Second, and based on the address of the affiliation organisation 10 , the journal’s authorship appeared predominantly located in the United Kingdom at the time of writing (n = 438 authors for 612 signed pieces, 33%, see Figure 2 below). Authors from the Anglo-American world (Australia, Canada, New Zealand, South Africa and the United States) represent an additional 22%. Finally, 465 authors (35%) were located in other Continental European countries, with a quarter of these based in The Netherlands, and another quarter in Nordic countries. Notably, Evaluation is recognised as the journal of choice of Nordic evaluation scholars (Nielsen and Winther, 2014). Lacking reliable information about the size of national evaluation communities, these figures might reflect a range of factors beyond geographic distribution, such as language considerations, or the existence of an evaluation field in the national academic landscape 11 .

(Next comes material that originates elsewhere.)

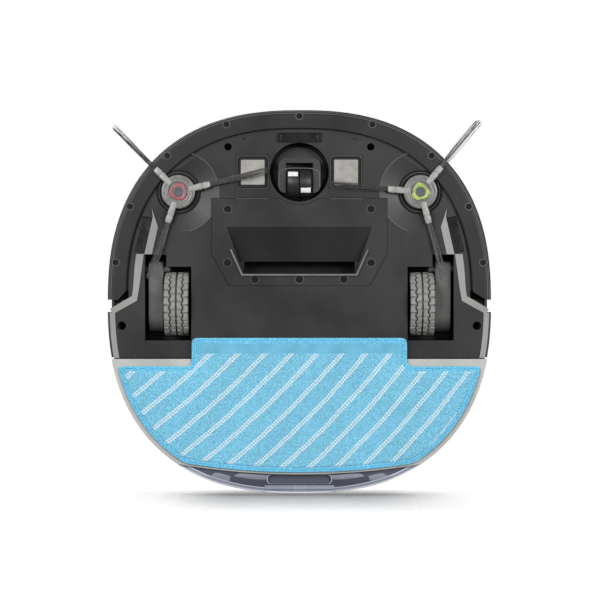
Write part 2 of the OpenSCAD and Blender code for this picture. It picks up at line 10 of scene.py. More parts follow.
import bmesh
import bpy
import numpy as np
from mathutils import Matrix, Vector


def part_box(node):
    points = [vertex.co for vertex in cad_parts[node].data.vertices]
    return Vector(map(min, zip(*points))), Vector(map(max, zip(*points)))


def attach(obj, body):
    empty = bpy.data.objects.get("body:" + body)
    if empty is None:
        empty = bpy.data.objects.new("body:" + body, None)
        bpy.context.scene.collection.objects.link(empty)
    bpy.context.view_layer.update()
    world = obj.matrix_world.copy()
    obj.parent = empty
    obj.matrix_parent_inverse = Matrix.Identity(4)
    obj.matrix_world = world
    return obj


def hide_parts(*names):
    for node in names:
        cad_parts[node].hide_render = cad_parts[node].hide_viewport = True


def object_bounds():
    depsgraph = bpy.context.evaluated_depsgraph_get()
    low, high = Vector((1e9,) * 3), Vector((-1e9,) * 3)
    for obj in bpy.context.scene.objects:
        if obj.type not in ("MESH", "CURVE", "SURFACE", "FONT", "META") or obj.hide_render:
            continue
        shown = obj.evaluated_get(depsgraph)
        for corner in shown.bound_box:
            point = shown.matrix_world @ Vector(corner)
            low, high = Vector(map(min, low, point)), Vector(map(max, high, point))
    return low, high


bl_info = {
    "name": "Floor robot finish",
    "version": (1, 0, 0),
    "blender": (4, 5, 0),
    "location": "3D View > Sidebar > Floor robot",
    "description": "Builds the finished surfaces of a low floor-cleaning robot on its packed frame",
    "category": "Object",
}

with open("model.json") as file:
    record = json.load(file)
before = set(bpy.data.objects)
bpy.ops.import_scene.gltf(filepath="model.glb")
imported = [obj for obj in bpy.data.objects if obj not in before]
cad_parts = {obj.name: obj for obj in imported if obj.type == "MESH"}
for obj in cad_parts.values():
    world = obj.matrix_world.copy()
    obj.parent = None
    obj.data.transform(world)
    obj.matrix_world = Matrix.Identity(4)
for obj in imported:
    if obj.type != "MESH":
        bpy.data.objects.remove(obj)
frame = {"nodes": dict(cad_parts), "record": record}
CAD_LOW, CAD_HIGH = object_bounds()
MM = 0.001
HALF = (CAD_HIGH.x - CAD_LOW.x) / 2
REAR_ARC = 587 * MM  # radius of the rear edge of the mop plate and of its cloth
TAIL_START = 139.4  # where the tank's underside starts to rise, in mm
TAIL_SLOPE = 10.4 / 20.6  # how steeply it rises
RECESS = np.array([0, 143.1]) * MM  # middle of the recess in the tank's underside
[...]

Evaluation’s cumulated authorship and individual authors by country of institution, 1995–2024. 12
The matrix was then imported into Gephi 13 to visualise the directed citation network for Evaluation and identify clusters. Using Gephi’s ‘modularity’ module (Blondel et al., 2008), 14 clusters were identified. The largest cluster contains 118 articles and the three smallest, 2. The average size is 47 articles. To refine this algorithmic output, we calculated two metrics for each cluster: the total number of connections (degrees) and the average number of connections per article. The first calculation shows that the number of degrees varies widely, from 2 to 772. The clusters are much closer, however, in terms of the average number of degrees per article, ranging from 5 to 6, with a standard deviation of 1.5 (excluding the 3 clusters containing only 2 articles).
Figure 3 below presents a visualisation of the direct citation network for Evaluation articles which cited or are cited by at least one other article in the journal 14 . The layout is oriented by the total number of in- and out-degrees, to which the node size is proportional. The colour coding highlights the main clusters identified in the analysis, which are discussed in the next section. Figure 4 presents a trimmed down version, displaying only those articles that were cited, or cited by at least 10 other articles in the journal.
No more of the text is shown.